Нет, ты не можешь радоваться, это невозможно. Телеграмма послана под воздействием минуты, как и предыдущая, а правды нет ни там, ни здесь, иногда проснешься ни свет ни заря и думаешь, будто правда совсем рядом с постелью – могила с несколькими вялыми цветками, открытая, готовая принять.
Я едва отваживаюсь читать твои письма; могу их читать лишь с перерывами – не выдерживаю боли при чтении, Милена, – и снова я раздвигаю твои волосы и отвожу их в стороны, – в самом ли деле такой я злой зверь, злой с собой и такой же злой с тобой, или вернее будет назвать злым то, что стоит за мной и травит, терзает меня? Но я даже не отваживаюсь назвать его злым; только когда я пишу тебе, мне так кажется, и я это говорю.

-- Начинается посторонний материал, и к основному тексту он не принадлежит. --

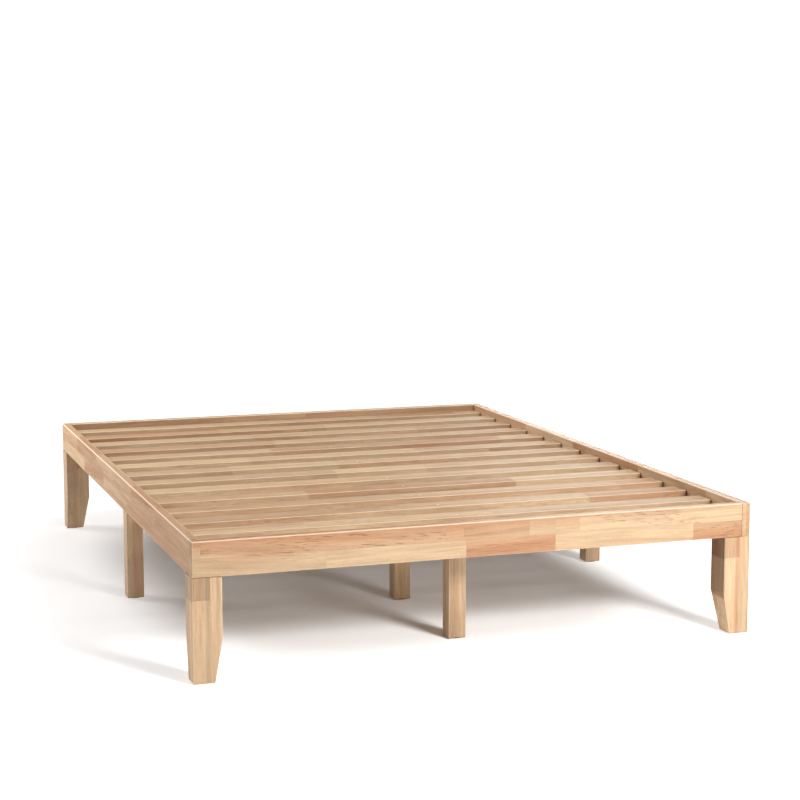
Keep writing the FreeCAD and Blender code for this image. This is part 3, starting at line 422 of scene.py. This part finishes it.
# ---------------------------------------------------------------- legs
def dress_legs():
    """Legs are glued from two laminations each way. The foot corner legs have a joint below the rails."""
    joint = 0.212
    rows = (
        (0.0, ((0.0, 0.20, 0.26, 0.2), (joint, 0.30, -0.30, 0.1))),
        (0.045, ((0.0, 0.10, 0.22, 0.1),)),
    )
    drift = (
        (0.029, 0.0, 0.0), (0.036, -0.14, -0.46), (0.043, -0.14, -0.46), (0.048, 0.0, 0.0),
        (0.059, 0.0, 0.0), (0.063, 0.26, -0.10), (0.069, 0.26, -0.10), (0.073, -0.10, 0.10),
    )
    dress_board("foot_left_leg", UPRIGHT, rows, ((0.041, 0.15, -0.08),), drift, seed=7.7)

    low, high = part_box("foot_right_leg")
    wide = high[0] - low[0]
    glued = wide - 0.031
    rows = (
        (0.0, ((0.0, 0.0, 0.45, 0.1), (joint, 0.58, 0.08, 0.1))),
        (glued, ((0.0, 0.0, 0.12, 0.1),)),
    )
    # The inner face has painted shade, browner and darker than the rest, because the lights alone leave it
    # brighter than in the photograph. Then come a pink stripe beside the glue line and a pink outer edge.
    drift = (
        (-0.001, 0.0, 0.0), (0.0, 0.25, -0.95), (0.0015, 0.25, -0.95), (0.003, 0.0, 0.0),
        (glued - 0.015, 0.0, 0.0), (glued - 0.009, 0.50, -0.10),
        (glued - 0.003, 0.50, -0.10), (glued, 0.0, 0.0),
        (wide - 0.010, 0.0, 0.0), (wide - 0.006, 0.40, 0.0),
    )
    dress_board("foot_right_leg", UPRIGHT, rows, ((0.036, 0.25, -0.10),), drift, seed=3.2)

    others = ["head_left_leg", "head_right_leg", "left_middle_leg", "right_middle_leg"]
    others += [f"centre_leg_{number}" for number in range(1, 5)]
    for number, name in enumerate(others):
        draw = random.Random(70 + number)
        low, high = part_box(name)
        size = [top - bottom for bottom, top in zip(low, high)]
        rows = tuple(
            (start, random_staves(draw, size[2], 0.14, 0.60, 0.24))
            for start in (0.0, size[0] * draw.uniform(0.38, 0.62))
        )
        layer = (size[1] * draw.uniform(0.4, 0.6), draw.uniform(-0.3, 0.3), draw.uniform(-0.1, 0.1))
        dress_board(name, UPRIGHT, rows, (layer,), seed=9.0 + 2.3 * number)


# ---------------------------------------------------------------- ledgers, beam and slats
def dress_deck():
    """Plain planed boards: ledgers and beam of long staves, slats of finger-jointed ones."""
    strips = [name for name in sorted(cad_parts) if "ledger_" in name and "_end" in name]
    for number, name in enumerate(strips + ["centre_beam"]):
        draw = random.Random(110 + number)
        low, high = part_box(name)
        rows = ((0.0, random_staves(draw, high[1] - low[1], 0.30, 0.80, 0.25)),)
        dress_board(name, ALONG_BED, rows, gloss=-0.12, seed=31.0 + 1.7 * number)
    slats = [name for name in sorted(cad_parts) if name[:5] == "slat_" and name[5:].isdigit()]
    for number, name in enumerate(slats):
        draw = random.Random(150 + number)
        low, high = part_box(name)
        rows = ((0.0, random_staves(draw, high[0] - low[0], 0.22, 0.75, 0.18)),)
        dress_board(name, SLAT_WISE, rows, gloss=-0.10, seed=52.0 + 1.3 * number)


# ---------------------------------------------------------------- metal, dowels and felt
def metal_material(name, colour, roughness, speckle, metallic=1.0):
    """Metal with faint blotches and fine scratches."""
    material, g, shader = new_material(name)
    place = g.tree.nodes.new("ShaderNodeTexCoord").outputs["Object"]
    blotch = g.noise(place, (180.0, 180.0, 180.0), detail=3.0)
    scratch = g.noise(place, (2600.0, 500.0, 2600.0), detail=2.0)
    dark = rgb(*(0.72 * part for part in colour[:3]))
    g.feed(shader.inputs["Base Color"], g.mix(g.between(blotch, 0.35, 0.70), colour, dark))
    rough = g.math("MULTIPLY_ADD", g.math("SUBTRACT", scratch, 0.5), speckle, roughness)
    g.feed(shader.inputs["Roughness"], rough)
    bump = g.add("ShaderNodeBump", {"Height": scratch, "Strength": 0.25, "Distance": 0.0001})
    g.feed(shader.inputs["Normal"], bump)
    shader.inputs["Metallic"].default_value = metallic
    return material


def felt_material():
    """Pressed felt: matted fibres in a mixed brown."""
    material, g, shader = new_material("felt")
    place = g.tree.nodes.new("ShaderNodeTexCoord").outputs["Object"]
    fibres = g.noise(place, (900.0, 900.0, 1600.0), detail=4.0, roughness=0.7)
    clumps = g.noise(place, (160.0, 160.0, 300.0), detail=2.0)
    colour = g.mix(fibres, rgb(0.06, 0.045, 0.035), rgb(0.22, 0.175, 0.135))
    colour = g.mix(g.math("MULTIPLY", clumps, 0.35), colour, rgb(0.30, 0.25, 0.20))
    g.feed(shader.inputs["Base Color"], colour)
    g.feed(shader.inputs["Roughness"], g.math("MULTIPLY_ADD", fibres, 0.1, 0.88))
    bump = g.add("ShaderNodeBump", {"Height": fibres, "Strength": 0.6, "Distance": 0.0006})
    g.feed(shader.inputs["Normal"], bump)
    shader.inputs["Sheen Weight"].default_value = 0.3
    return material


def dress_fittings():
    """Zinc-plated fasteners, brass inserts, black hangers, beech dowels and felt pads."""
    zinc = metal_material("zinc_plate", rgb(0.60, 0.60, 0.57), 0.34, 0.30)
    brass = metal_material("turned_brass", rgb(0.68, 0.50, 0.24), 0.30, 0.20)
    black = metal_material("black_powder_coat", rgb(0.025, 0.025, 0.027), 0.55, 0.25, metallic=0.0)
    felt = felt_material()
    for name in ("corner_bolts", "middle_leg_bolts", "bolt_washers", "centre_leg_hanger_bolts", "slat_screws",
                 "ledger_screws", "hanger_flange_screws", "hanger_cheek_screws"):
        wear(name, zinc)
    for name in ("rail_threaded_inserts", "beam_threaded_inserts"):
        wear(name, brass)
    for name in ("foot_beam_hanger", "head_beam_hanger"):
        wear(name, black)
    dress_board("corner_dowels", UPRIGHT, ((0.0, ((0.0, 0.30, -0.10, 0.2),)),), gloss=-0.2, seed=81.0)
    wear("felt_pads", felt)


# ---------------------------------------------------------------- studio
def add_floor():
    """A plain pale floor that reaches past every view, and glows white away from the bed."""
    half = 30.0
    mesh = bpy.data.meshes.new("floor")
    corners = [(-half, -half, 0), (half, -half, 0), (half, half, 0), (-half, half, 0)]
    mesh.from_pydata(corners, [], [(0, 1, 2, 3)])
    floor = bpy.data.objects.new("floor", mesh)
    bpy.context.collection.objects.link(floor)
    material, g, shader = new_material("pale_floor")
    place = g.tree.nodes.new("ShaderNodeTexCoord").outputs["Object"]
    cloud = g.noise(place, (1.5, 1.5, 1.5), detail=2.0)
    g.feed(shader.inputs["Base Color"], g.mix(cloud, rgb(0.84, 0.838, 0.835), rgb(0.88, 0.878, 0.875)))
    # 1 round the bed's outline, with rounded corners, and growing away from it.
    parts = [
        g.math("POWER", g.math("DIVIDE", g.math("ABSOLUTE", part), half_side), 4.0)
        for part, half_side in zip(g.split(place), cad_box[1][:2])
    ]
    outline = g.math("POWER", g.math("ADD", *parts), 0.25)
    near_strength, far_strength = 0.58, 0.36
    near_glow = g.math("MULTIPLY", g.between(outline, 0.72, 1.10), near_strength)
    far_glow = g.math("MULTIPLY", g.between(outline, 1.08, 1.62), far_strength)
    g.feed(shader.inputs["Emission Strength"], g.math("ADD", near_glow, far_glow))
    shader.inputs["Emission Color"].default_value = rgb(1.0, 1.0, 1.0)
    shader.inputs["Roughness"].default_value = 0.7
    shader.inputs["Specular IOR Level"].default_value = 0.2
    mesh.materials.append(material)
    return floor


def lit_group(name, things):
    """A collection of objects that a lamp can be kept to."""
    group = bpy.data.collections.new(name)
    for thing in things:
        group.objects.link(thing)
    return group


def add_lamp(name, place, target, size, power, receivers=None):
    """A square soft box that shines from place towards target, on one collection if one is given."""
    data = bpy.data.lights.new(name, "AREA")
    data.size = size
    data.energy = power
    lamp = bpy.data.objects.new(name, data)
    lamp.light_linking.receiver_collection = receivers
    lamp.location = place
    aim = Vector(target) - Vector(place)
    lamp.rotation_euler = aim.to_track_quat("-Z", "Y").to_euler()
    bpy.context.collection.objects.link(lamp)


def add_light(floor):
    """A bright studio: a white horizon under a dim ceiling, a key at the foot, and soft boxes for the bed
    alone above it, behind it and at its left. The boxes above and at the left don't light the centre legs and
    two right legs, which are dark in the photograph. The key and the left box have a twin each for the floor.
    """
    scene = bpy.context.scene
    scene.view_settings.view_transform = "Standard"
    world = bpy.data.worlds.new("studio")
    world.use_nodes = True
    scene.world = world
    g = Graph(world.node_tree)
    world.node_tree.nodes.clear()
    direction = g.tree.nodes.new("ShaderNodeTexCoord").outputs["Generated"]
    height = g.split(direction)[2]
    horizon, ceiling = 1.05, 0.06
    strength = g.add("ShaderNodeMapRange", {0: height, 1: 0.08, 2: 0.22, 3: horizon, 4: ceiling})
    background = g.add("ShaderNodeBackground", {"Color": rgb(1.0, 1.0, 1.0), "Strength": strength})
    output = g.tree.nodes.new("ShaderNodeOutputWorld")
    g.feed(output.inputs[0], background)
    shaded_legs = ["foot_right_leg", "right_middle_leg"]
    shaded_legs += [f"centre_leg_{number}" for number in range(1, 5)]
    bed = lit_group("bed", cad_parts.values())
    in_the_open = [node for name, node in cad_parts.items() if name not in shaded_legs]
    open_pieces = lit_group("open_pieces", in_the_open)
    ground = lit_group("ground", [floor])
    key_place, key_target = (1.2, -4.0, 1.9), (0.1, -0.6, 0.1)
    add_lamp("key", key_place, key_target, 0.8, 134.0)
    add_lamp("key_on_floor", key_place, key_target, 1.2, 140.0, ground)
    add_lamp("overhead", (0.2, -0.3, 3.4), (0.1, -0.2, 0.0), 3.0, 88.0, open_pieces)
    add_lamp("back", (2.8, 4.2, 1.1), (0.3, 0.6, 0.2), 1.5, 80.0, bed)
    side_place, side_target = (-3.0, 2.4, 2.6), (-0.8, 1.0, 0.1)
    add_lamp("side", side_place, side_target, 1.6, 200.0, open_pieces)
    add_lamp("side_on_floor", side_place, side_target, 1.6, 42.0, ground)


def add_camera():
    """A long lens, low over the floor, at the foot of the bed and to its left."""
    low, high = cad_box
    data = bpy.data.cameras.new("camera")
    data.sensor_width = 36.0
    data.lens = 83.9
    camera = bpy.data.objects.new("camera", data)
    left_of_middle, before_foot, above_rails = 1.743, 4.401, 0.976
    camera.location = (-left_of_middle, low[1] - before_foot, high[2] + above_rails)
    look_down, look_right = math.radians(7.94), math.radians(18.93)
    camera.rotation_euler = (math.pi / 2 - look_down, 0.0, -look_right)
    bpy.context.collection.objects.link(camera)
    bpy.context.scene.camera = camera


dress_rails()
dress_legs()
dress_deck()
dress_fittings()
add_light(add_floor())
add_camera()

А вообще все так и есть, как я написал. Когда я пишу тебе, о сне и мечтать не приходится – ни до, ни после; когда не пишу, то по крайней мере могу заснуть – самым хрупким сном, на час, не больше. Когда я не пишу, я чувствую только усталость, печаль и тяжесть на душе; когда пишу, меня терзают беспокойство и страх. Мы ведь умоляем друг друга о сострадании: я молю тебя позволить мне укрыться, забиться куда-нибудь, а ты – но сама эта возможность безумна, ужасно абсурдна.

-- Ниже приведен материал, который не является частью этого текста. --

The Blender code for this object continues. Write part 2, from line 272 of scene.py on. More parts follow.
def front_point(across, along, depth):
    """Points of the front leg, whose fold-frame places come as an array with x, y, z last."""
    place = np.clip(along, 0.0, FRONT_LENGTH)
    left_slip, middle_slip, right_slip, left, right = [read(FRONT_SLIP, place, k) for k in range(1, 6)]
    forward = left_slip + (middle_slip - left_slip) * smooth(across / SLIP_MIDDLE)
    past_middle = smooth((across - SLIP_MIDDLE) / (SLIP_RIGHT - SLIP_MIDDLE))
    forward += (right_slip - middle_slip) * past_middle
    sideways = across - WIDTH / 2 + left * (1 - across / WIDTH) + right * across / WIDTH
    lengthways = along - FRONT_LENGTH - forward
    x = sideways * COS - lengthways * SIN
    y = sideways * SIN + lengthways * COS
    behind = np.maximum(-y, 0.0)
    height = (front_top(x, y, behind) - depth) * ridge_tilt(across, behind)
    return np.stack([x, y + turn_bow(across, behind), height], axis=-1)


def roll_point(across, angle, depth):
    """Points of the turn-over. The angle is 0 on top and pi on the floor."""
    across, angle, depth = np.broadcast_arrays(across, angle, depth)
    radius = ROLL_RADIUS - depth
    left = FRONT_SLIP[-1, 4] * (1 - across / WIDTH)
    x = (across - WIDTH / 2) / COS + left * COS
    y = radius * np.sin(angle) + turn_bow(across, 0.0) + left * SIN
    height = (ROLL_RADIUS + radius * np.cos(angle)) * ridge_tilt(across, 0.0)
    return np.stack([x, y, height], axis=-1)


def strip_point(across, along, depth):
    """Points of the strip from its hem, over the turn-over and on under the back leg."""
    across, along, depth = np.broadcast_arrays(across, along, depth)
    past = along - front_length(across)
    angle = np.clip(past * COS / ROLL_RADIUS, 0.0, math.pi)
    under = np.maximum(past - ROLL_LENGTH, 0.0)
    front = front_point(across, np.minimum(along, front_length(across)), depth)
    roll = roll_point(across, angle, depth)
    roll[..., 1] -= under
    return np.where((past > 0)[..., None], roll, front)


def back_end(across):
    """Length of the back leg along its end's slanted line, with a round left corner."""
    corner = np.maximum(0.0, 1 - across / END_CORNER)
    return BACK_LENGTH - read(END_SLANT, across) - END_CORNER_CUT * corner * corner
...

Ты спрашиваешь: как же это возможно? Чего я хочу? Что я делаю?
Отвечу примерно так: я, зверь лесной, был тогда едва ли даже и в лесу, лежал где-то в грязной берлоге (грязной только из-за моего присутствия, разумеется) – и вдруг увидел тебя там, на просторе, чудо из всех чудес, виданных мною, и все забыл, себя самого забыл, поднялся, подошел ближе, – еще робея этой новой, но и такой родной свободы, я все же подошел, приблизился вплотную к тебе, а ты была так добра, и я съежился перед тобой в комочек, будто мне это дозволено, уткнулся лицом в твои ладони и был так счастлив, так горд, так свободен, так могуч, будто обрел наконец дом – неотступна эта мысль: обрел дом, – но по сути я оставался зверем, чей дом – лес, и только лес, а на этом просторе я жил одной лишь милостью твоей, читал, сам того не осознавая (ведь я все забыл), свою судьбу в твоих глазах. Долго продолжаться это не могло. Даже если ты и гладила меня нежнейшей из нежнейших рукой, ты не могла не углядеть странностей, указывавших на лес, на эту мою колыбель, мою истинную родину, и начались неизбежные, неизбежно повторявшиеся разговоры о «страхе», они терзали мне (и тебе, но тебе незаслуженно) душу, каждый мой обнаженный нерв, и мне становилось все ясней, какой нечистой мукой, какой вездесущей помехой я был для тебя, – отсюда пошло недоразумение с Максом, а в Гмюнде все стало уже совершенно ясно, потом явились Ярмилино сочувствие и недопонимание и, наконец, эта смесь глупости, грубости и равнодушия у В., а вперемежку еще множество мелочей. И я вспомнил о том, кто я есть, я читал в твоих глазах, что ты во мне уже не обманываешься, и свой кошмарный сон (о человеке, оказавшемся не на месте, но распоясавшемся так, будто он у себя дома), этот кошмар я переживал в реальности, я чувствовал, что надо мне уползти назад, в мою тьму, я не выносил света солнца, я был в отчаянии, как заблудившийся зверь, и я помчался что было сил, и эта неотступная мысль: «Взять бы ее с собой!» – и мысль прямо противоположная: «Да разве будет тьма там, где она?»